Nothing in life could seem to be better.
Then, all of a sudden, right around October of 2000, a 7 month for me, things began to change, to die. My girlfriend and I re-evaluated our relationship and decided that at our youthful age, we could maintain our devotion to one another (under the same roof) and start to venture out to try new terrain. She was in school. I was a working stiff. She had my car, my attention, my resources, all donated to help her get through school easier. I had a 40-minute walk to work at 6:00 am most days from a basement apartment located 25 minutes walking from anywhere social in town, friends still in school whose schedules were incompatible from my erratic non-9-to-5-Monday-through-Friday work times, and a growing sense of ignorance from her. I gripped harder, she shunned stronger.
She had study sessions, alcohol and flirtations galore.
I had a basement, alcohol, and independent films to relate to.
Things didn't work out.
We eventually grew so much tension between us that we both moved out to go our own way. Both living alone. She grew closer to her cultish new friends and even developed a new love interest. I grew deeper and deeper into myself, studying Taoism, Numerology, Chakras, and dreaming of going off into the world to strike it out on my own.
Everything in Iowa City reminded me of her.
Every CD in my collection reminded me of her.
Every book I read reminded me of her.
Everything I wrote was based off my memories of her
(including this)
Somehow we still kept in touch
Albeit rather painfully at times.
Depression set in. Low-grade alcohol dependence. Increased marijuana use. Stolen barbituates from the hospital. Panic attacks. St. John's Wort, Kava Kava. A pack-and-a-half a day smoking habit. Four-and-a-half hour conversations with myself in my secluded one-room apartment. Shaven head. Meditation. Insomnia. Money spent frivilously on myself to buy happiness; New clothes, good food, pot, Daily six-packs of Milwaukee's Best. A failed relationship with an immature, guarded 19-year-old. Impotence. Mental breakdown.

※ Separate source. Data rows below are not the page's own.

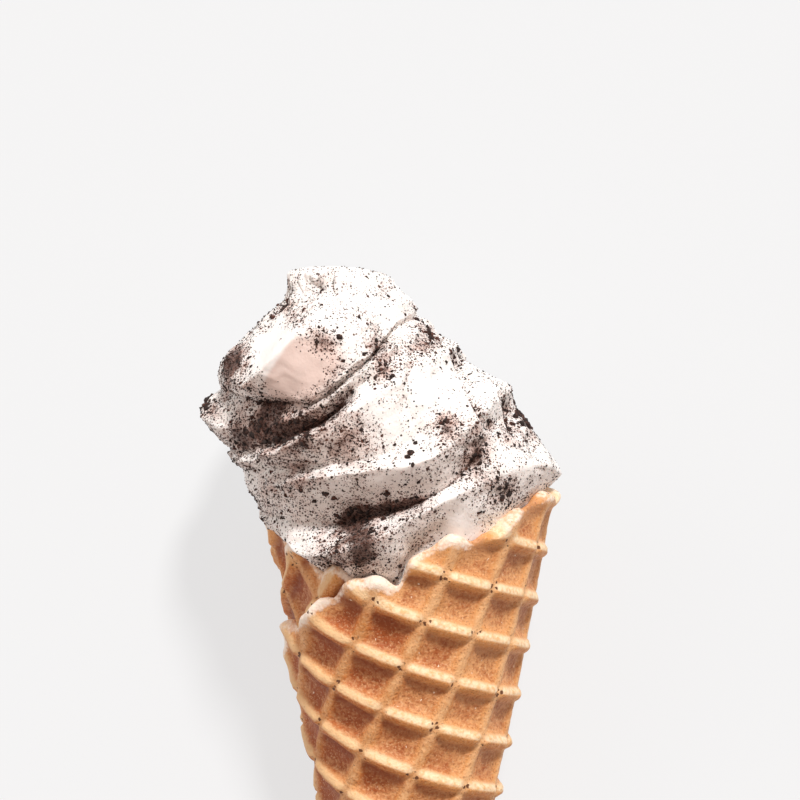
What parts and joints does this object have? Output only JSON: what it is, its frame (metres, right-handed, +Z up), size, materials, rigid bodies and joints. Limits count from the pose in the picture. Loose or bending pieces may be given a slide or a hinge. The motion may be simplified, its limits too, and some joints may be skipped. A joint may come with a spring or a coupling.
{
  "type": "ice cream cone",
  "caption": "Rolled waffle cone heaped with swirled soft ice cream full of dark biscuit crumbs, lying on its back.",
  "frame": {"origin": "middle of the part's footprint, on the surface it lies on", "axes": "+Y from the cone's tip towards the ice cream, +Z up, out of the side shown"},
  "size_m": [0.0774, 0.1895, 0.0647],
  "materials": {
    "baked_wafer": "baked wafer, matt with a slight sheen on the ribs",
    "cookies_and_cream": "frozen cream, softly glossy, speckled with biscuit",
    "biscuit_crumb": "dark cocoa biscuit crumb, matt and porous"
  },
  "bodies": {
    "root": {"waffle_cone": "baked_wafer", "ice_cream": "cookies_and_cream"}
  },
  "joints": []
}
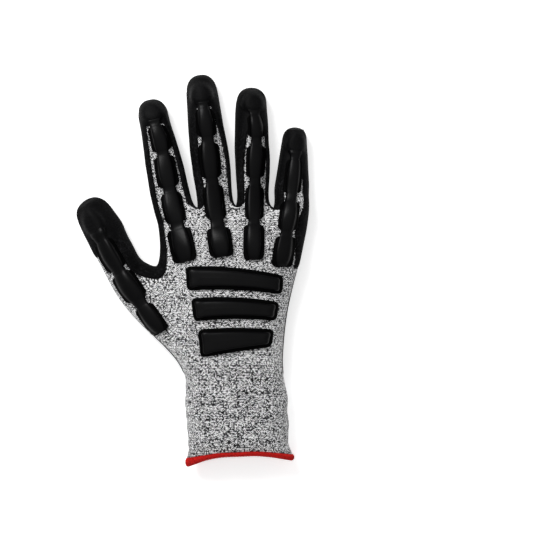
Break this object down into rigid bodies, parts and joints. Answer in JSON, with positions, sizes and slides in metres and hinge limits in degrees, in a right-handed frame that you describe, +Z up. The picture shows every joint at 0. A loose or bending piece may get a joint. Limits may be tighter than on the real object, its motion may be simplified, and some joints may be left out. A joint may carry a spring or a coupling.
{
  "type": "impact work glove",
  "caption": "Knitted cut-resistant right-hand work glove with a dipped palm, moulded impact guards on the fingers and back, and an overlocked cuff.",
  "frame": {"origin": "on the table under the middle of the palm, on the coating's flat underside", "axes": "+Y along the middle finger and hand towards the fingertips, +Z up out of the back of the hand, +X towards the little finger"},
  "size_m": [0.1523, 0.2537, 0.0304],
  "materials": {
    "knit": "matte marled knit",
    "coating": "matte sandy dip",
    "guards": "satin moulded rubber",
    "edge_thread": "matte overlock thread"
  },
  "bodies": {
    "root": {"knit_liner": "knit", "palm_coating": "coating", "guard_thumb": "guards", "guard_index": "guards", "guard_middle": "guards", "guard_ring": "guards", "guard_little": "guards", "bar_front": "guards", "bar_middle": "guards", "bar_rear": "guards", "cuff_edge": "edge_thread"}
  },
  "joints": []
}
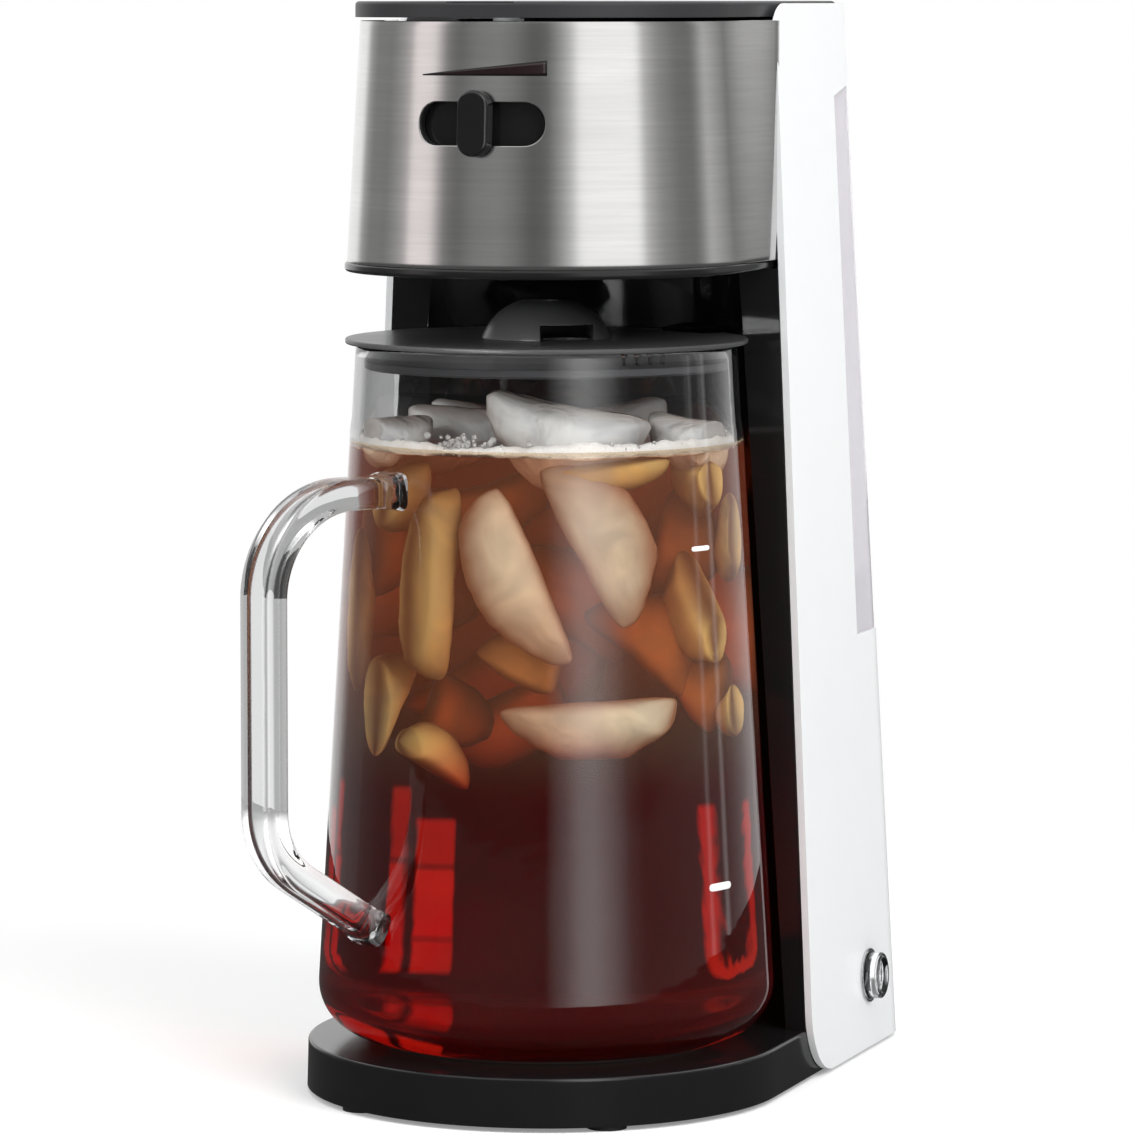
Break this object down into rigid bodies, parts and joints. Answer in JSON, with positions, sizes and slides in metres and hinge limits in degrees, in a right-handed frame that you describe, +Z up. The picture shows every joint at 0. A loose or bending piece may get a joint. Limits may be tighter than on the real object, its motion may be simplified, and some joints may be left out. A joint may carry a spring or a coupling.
{
  "type": "iced tea maker",
  "caption": "Countertop iced tea maker: hinged brew lid over a steel brew head with a strength slider, glass jug with lid on a black base, and a white water column with a level window.",
  "frame": {"origin": "on the common vertical axis of jug, base and brew head, in the plane of the feet", "axes": "+Z up, -Y the front where the jug goes in, +X the user's right, the side with the button"},
  "size_m": [0.1571, 0.2377, 0.3346],
  "materials": {
    "gloss_black": "gloss",
    "satin_black": "satin",
    "charcoal": "gloss",
    "white_shell": "gloss",
    "steel": "brushed",
    "jug_glass": "clear",
    "window_clear": "clear",
    "button_clear": "clear",
    "smoke_clear": "clear",
    "silver_trim": "satin",
    "grey_rubber": "matte",
    "black_rubber": "matte",
    "bright_metal": "satin",
    "zinc_steel": "satin",
    "brass": "satin",
    "silicone": "satin",
    "natural_plastic": "satin",
    "basket_black": "satin",
    "mesh_grey": "satin"
  },
  "bodies": {
    "machine": {"base_shell": "gloss_black", "base_cover": "satin_black", "base_screws": "zinc_steel", "rubber_feet": "black_rubber", "rest_ring": "black_rubber", "outer_shell": "white_shell", "bay_wall": "gloss_black", "inner_chassis": "satin_black", "water_tank": "natural_plastic", "water_window": "window_clear", "steel_band": "steel", "head_housing": "satin_black", "head_plate": "gloss_black", "tea_outlet": "satin_black", "brew_basket": "basket_black", "filter_cup": "mesh_grey", "hinge_bracket": "charcoal", "hinge_pin": "zinc_steel", "tank_strainer": "mesh_grey", "check_valve": "natural_plastic", "feed_hose": "silicone", "heater_tube": "bright_metal", "heater_element": "bright_metal", "heater_bracket": "zinc_steel", "thermostat": "zinc_steel", "thermal_fuses": "brass", "heater_leads": "satin_black", "riser_tube": "silicone", "button_bezel": "silver_trim", "button_spring": "zinc_steel", "switch_body": "satin_black", "indicator_lamp": "smoke_clear", "power_inlet": "satin_black", "inlet_pins": "brass", "terminal_block": "natural_plastic"},
    "brew_lid": {"top_lid": "charcoal", "lid_seal": "grey_rubber"},
    "strength_slider": {"slider_knob": "charcoal", "slider_carriage": "satin_black", "valve_arm": "satin_black"},
    "power_button": {"power_button": "button_clear"},
    "jug": {"glass_jug": "jug_glass", "jug_handle": "jug_glass"},
    "jug_lid": {"jug_lid_plate": "gloss_black", "jug_lid_grip": "charcoal", "jug_lid_collar": "satin_black", "jug_lid_seal": "grey_rubber"},
    "spray_arm": {"spray_arm": "satin_black", "shower_head": "satin_black"}
  },
  "joints": [
    {"name": "brew_lid_hinge", "type": "hinge", "parent": "machine", "child": "brew_lid", "pos_m": [0, 0.11068, 0.3317], "axis": [-1, 0, 0], "range_deg": [0, 95]},
    {"name": "strength_slide", "type": "hinge", "parent": "machine", "child": "strength_slider", "pos_m": [0, 0, 0.2986], "axis": [0, 0, 1], "range_deg": [-15, 15]},
    {"name": "power_button_press", "type": "slide", "parent": "machine", "child": "power_button", "axis": [-0.9991, 0, -0.0427], "range_m": [0, 0.0016], "stiffness_N_per_m": 300, "springref_m": -0.001, "deforming": ["button_spring"]},
    {"name": "jug_slide_out", "type": "slide", "parent": "machine", "child": "jug", "axis": [0, -1, 0], "range_m": [0, 0.16]},
    {"name": "jug_lid_turn", "type": "hinge", "parent": "jug", "child": "jug_lid", "pos_m": [0, 0, 0.2307], "axis": [0, 0, 1], "range_deg": [0, 90]},
    {"name": "spray_arm_swing", "type": "hinge", "parent": "machine", "child": "spray_arm", "pos_m": [-0.0477, 0.06344, 0.3225], "axis": [0, 0, 1], "range_deg": [0, 52]}
  ]
}
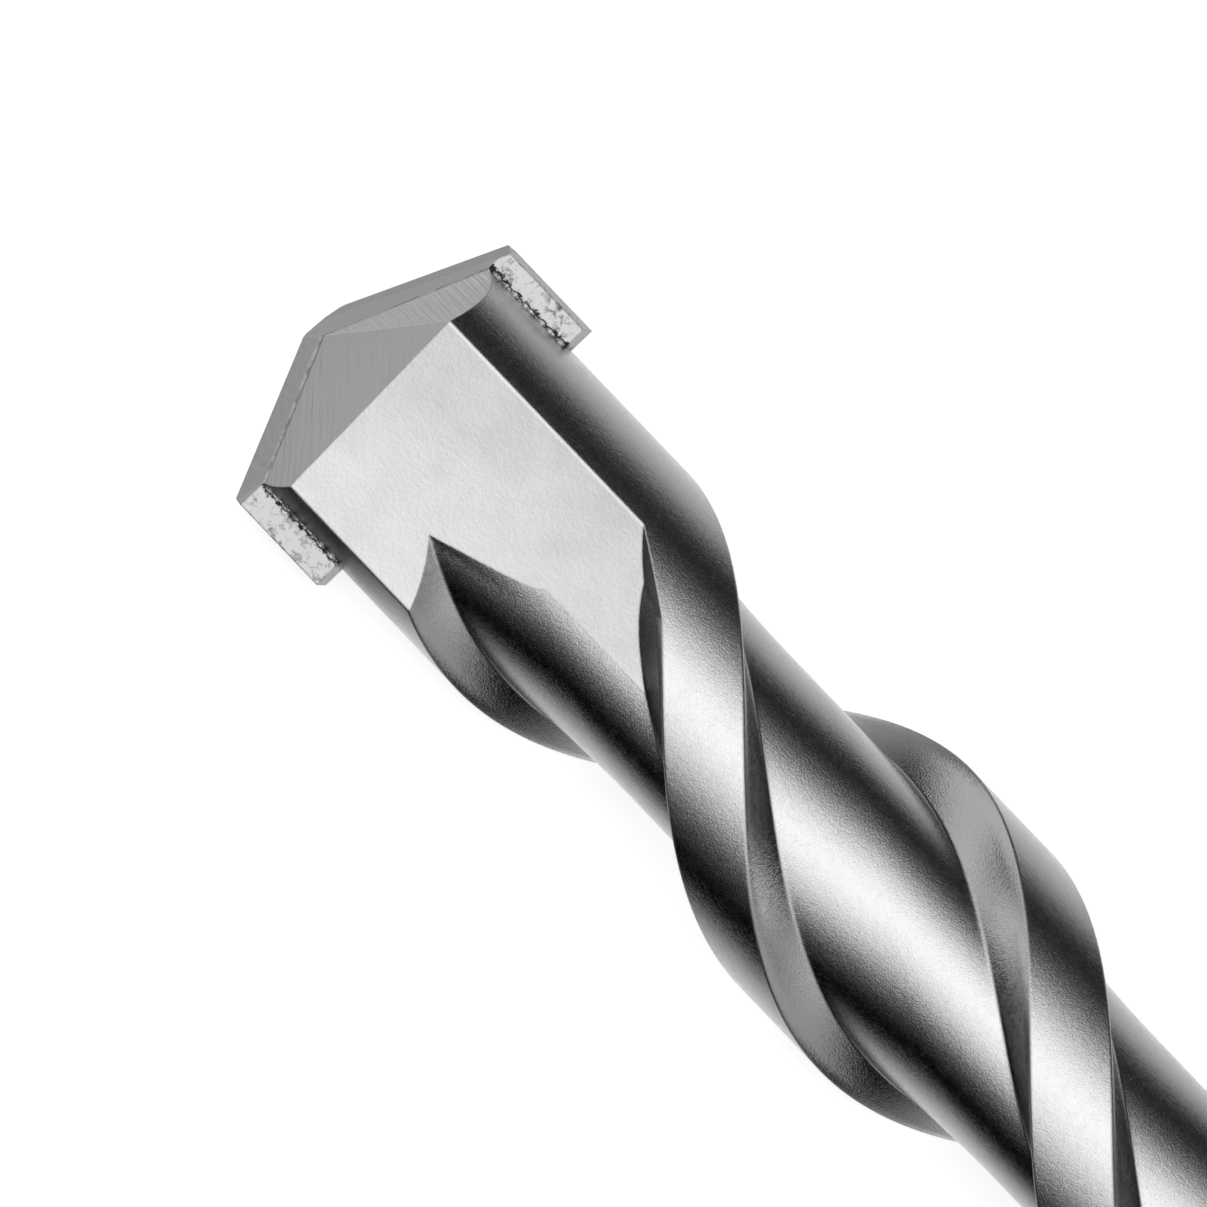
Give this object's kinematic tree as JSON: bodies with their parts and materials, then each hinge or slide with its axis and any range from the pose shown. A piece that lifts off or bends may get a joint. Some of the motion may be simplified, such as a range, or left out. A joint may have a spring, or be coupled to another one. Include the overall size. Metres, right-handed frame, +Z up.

I was beginning to resemble the psychotic patients I took care of.
I should have known. Numerologically her destiny number is a 7. She's a Pisces, too flighty and idealistic for a grounded Libra like me.
I broke. Hit a dead end.
Nothing to do but go back to the place that bore me.
So yesterday I sat, three days after I moved back in with my parents. Sat categorically broke, with less than $150 to my name and no independent savings. Sat in an area of the country I was so happy to leave, an area based on brand names, strip malls, SUVs, ritzy designer homes, snobby upwardly-mobile families with more money than they can deal with. Sat in this testament to consumerism watching this water fountain, this antithesis of a fireworks display. Sat without a friend to call my own save the two people who were about to beg me to move back in. Sat with my crumbled dream 240 miles away with friends I froze up too much within myself to enjoy during our last weeks together. Sat numb in a web of overlapping villages where every restaurant advertises a children's special and a senior discount daily. Sat without guidance, an art-house theater, a community acting troupe, or any kind of burgeoning bohemian underground. Sat in a land of career mobility, fluorescent lights, resumés, aggressive office mentality, softball Friday nights, corporate mentality, and automation. Sat in a target audience I was too old, too young, and too intellectual for.
Mid-twenties breakdown.
Ground zero.
“So this is what Death feels like...”
Thing is, I still love her even though I can't bear to speak to her. She will still be the death of me.